1 Introduction

Do you have the problem that you want to do a linkage analysis but your map file is massive and far too big for your needs? Do you wish to reduce false positive rates and speed up execution times? Firstly you can use PLINK to keep only the common SNPs by typing something like the following.

plink --file mydata --maf 0.4 --recode --out mydata-frequent

We could also (optionally) try and remove SNPs that are in strong linkage disequilibrium (LD) with one another by typing something like the following in PLINK.

plink --file mydata-frequent --indep 50 5 2 --out pruned-snp-list

plink --file mydata-frequent --extract pruned-snp-list.prune.in --recode --out mydata-pruned

Unfortunately, this only gets you so far - the map file still contains too many SNPs. What can one do? Now you can use MapThin to thin your map file!

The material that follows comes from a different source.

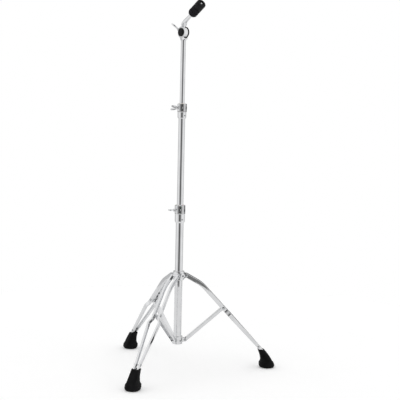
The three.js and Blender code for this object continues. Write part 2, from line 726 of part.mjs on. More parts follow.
// The yoke: two round cheeks on a bridge, with the stem that sits in the top tube
function yokeGeometry() {
  const cheek = (radius, from) => {
    const disc = moved(alongY(rodAlong(radius, 0, tilter.cheekThickness, roundSides)), 0, from, 0);
    const leg = boxBetween(
      [-tilter.stemNeck, from, -bridgeDrop], [tilter.stemNeck, from + tilter.cheekThickness, 0],
    );
    return joined(disc, leg);
  };
  const bridge = boxBetween(
    [-tilter.stemNeck, nearCheek, -bridgeDrop],
    [tilter.stemNeck, farFace, tilter.bridgeThickness - bridgeDrop],
  );
  const tubeEnd = clearance - tubeDrop;
  const stemTop = tilter.bridgeThickness / 2 - bridgeDrop;
  const stemRadius = tubes.top.radius - tubes.top.wall - clearance;
  const stem = turned([
    [0, tubeEnd - tilter.stemLength], [stemRadius, tubeEnd - tilter.stemLength], [stemRadius, tubeEnd],
    [tubes.top.radius, tubeEnd], [tubes.top.radius, tubeEnd + tilter.stemCollar],
    [tilter.stemNeck, stemTop], [0, stemTop],
  ]);
  const axle = alongY(drill(tilter.axleRadius, nearCheek - overrun, farFace + overrun, roundSides));
  return cut(
    joined(cheek(tilter.cheekRadius, nearCheek), cheek(tilter.farCheekRadius, farCheek), bridge, stem), axle,
  );
}

// The drum between the cheeks, with an axle end through each cheek
function drumGeometry() {
  const [low, high] = [-ringHalf, farDisc + tilter.discThickness];
  return alongY(turned([
    [0, nearCheek], [tilter.axleRadius, nearCheek], [tilter.axleRadius, low], [tilter.drumRadius, low],
    [tilter.drumRadius, high], [tilter.axleRadius, high], [tilter.axleRadius, farFace], [0, farFace],
  ]));
}

// The friction liner: a sleeve on the drum, inside the arm's ring
function linerGeometry() {
  return alongY(ring(frictionRadius, frictionBore, -ringHalf, ringHalf));
}

// The friction disc: a broad washer between the arm's ring and the far cheek
function frictionDiscGeometry() {
  return alongY(ring(discRadius, frictionBore, farDisc, farDisc + tilter.discThickness));
}

// The black cap on the near cheek
function endCapGeometry() {
  const { capRadius, capThickness, capEdge } = tilter;
  const cap = alongY(turned([
    [0, -capThickness], [capRadius - capEdge, -capThickness], [capRadius, capEdge - capThickness],
    [capRadius, 0], [0, 0],
  ]));
  return moved(cap, 0, nearCheek - clearance, 0);
}

// The arm in its own frame: the drum's axis is Y through the origin, and the rod points up
function armGeometry() {
  const eye = alongY(ring(eyeRadius, eyeBore, -ringHalf, ringHalf, tilter.ringEdge));
  const rootTurn = Math.PI - Math.asin(tilter.neckRoot / eyeRadius);
  const rootReach = (eyeBore + eyeRadius) / 2;
  const root = new THREE.Vector3(rootReach * Math.cos(rootTurn), 0, rootReach * Math.sin(rootTurn));
  const bend = new THREE.Vector3(-tilter.rodOffset, 0, root.z + tilter.rodOffset - rootReach);
  const rise = new THREE.Vector3(-tilter.rodOffset, 0, tilter.neckRise);
  const neckCurve = new THREE.QuadraticBezierCurve3(root, bend, rise);
  const steps = 6;
  const sides = 16;
  const section = [];
  for (let i = 0; i < sides; i += 1) {
    section.push(new THREE.Vector2(Math.cos(2 * Math.PI * i / sides), Math.sin(2 * Math.PI * i / sides)));
  }
  const circle = (place, run, radius) => section.map((corner) => new THREE.Vector3(
    place.x - run.z * radius * corner.x, radius * corner.y, place.z + run.x * radius * corner.x,
  ));
  const rings = [];
  for (let i = 0; i <= steps; i += 1) {
    const share = i / steps;
    rings.push(circle(neckCurve.getPoint(share), neckCurve.getTangent(share), ringHalf));
  }
  const tip = new THREE.Vector3(-tilter.rodOffset, 0, tilter.neckTip);
  rings.push(circle(tip, up, tilter.neckTipRadius));
  const neck = lofted(rings, section);
  const boss = alongX(rodAlong(ringHalf - tilter.bossInset, eyeBore + clearance, bossReach, roundSides));
  const screwHole = alongX(drill(wing.boltRadius, 0, bossReach + overrun));
  const rodHole = drill(rod.radius, tilter.neckTip - rod.socket, tilter.neckTip + overrun);
  const drumBore = alongY(rodAlong(eyeBore, -ringHalf - overrun, ringHalf + overrun, roundSides));
  return cut(
    joined(eye, neck, atScrewLean(boss)), drumBore, atScrewLean(screwHole),
    moved(rodHole, -tilter.rodOffset, 0, 0),
  );
}

// From +X to the direction of the tilter's screw, in the arm's frame
function atScrewLean(geometry) {
  return geometry.rotateY(-radians(tilter.screwLean + tilter.restTilt));
}

function tilterScrewGeometry() {
  const seatReach = bossReach + clearance;
  const tipReach = eyeBore + clearance;
  const bolt = wingBolt(seatReach - tipReach, tilter.screwTwist);
  return atScrewLean(moved(alongX(bolt), seatReach, 0, 0));
}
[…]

./mapthin mydata-frequent.map thinned-data.map

Note that running MapThin against your map file using genetic distance (cM) (the default) should remove any pairs of SNPs that are too correlated, making the PLINK step to remove SNPs that are in strong LD unnecessary.

The program MapThin thins map files by simply taking the first SNP and then moving a genetic marker along the list of SNPs and taking the closest SNP to this marker for each step (or second closest if the SNP is already chosen). The length of this marker is determined by setting the “SNPs per cM” option. It is also possible to choose an absolute number of SNPs to keep or a percentage of SNPs to keep. These options work by searching for a suitable length for the marker step. There is no guarantee that the thinned map file will contain the exact number or percent of SNPs required, but should be very close. Extreme thinning options that are near to 0 or 100 percent may fail.

In the case where genetic distances are not available it may be useful to thin the SNPs on the basis of base pair position instead of genetic distance. Therefore, an option is included to thin the SNPs using base pair position instead of genetic distance. This option works the same as for genetic distance but uses the values in the base pair position column of the map file instead of the genetic distance column.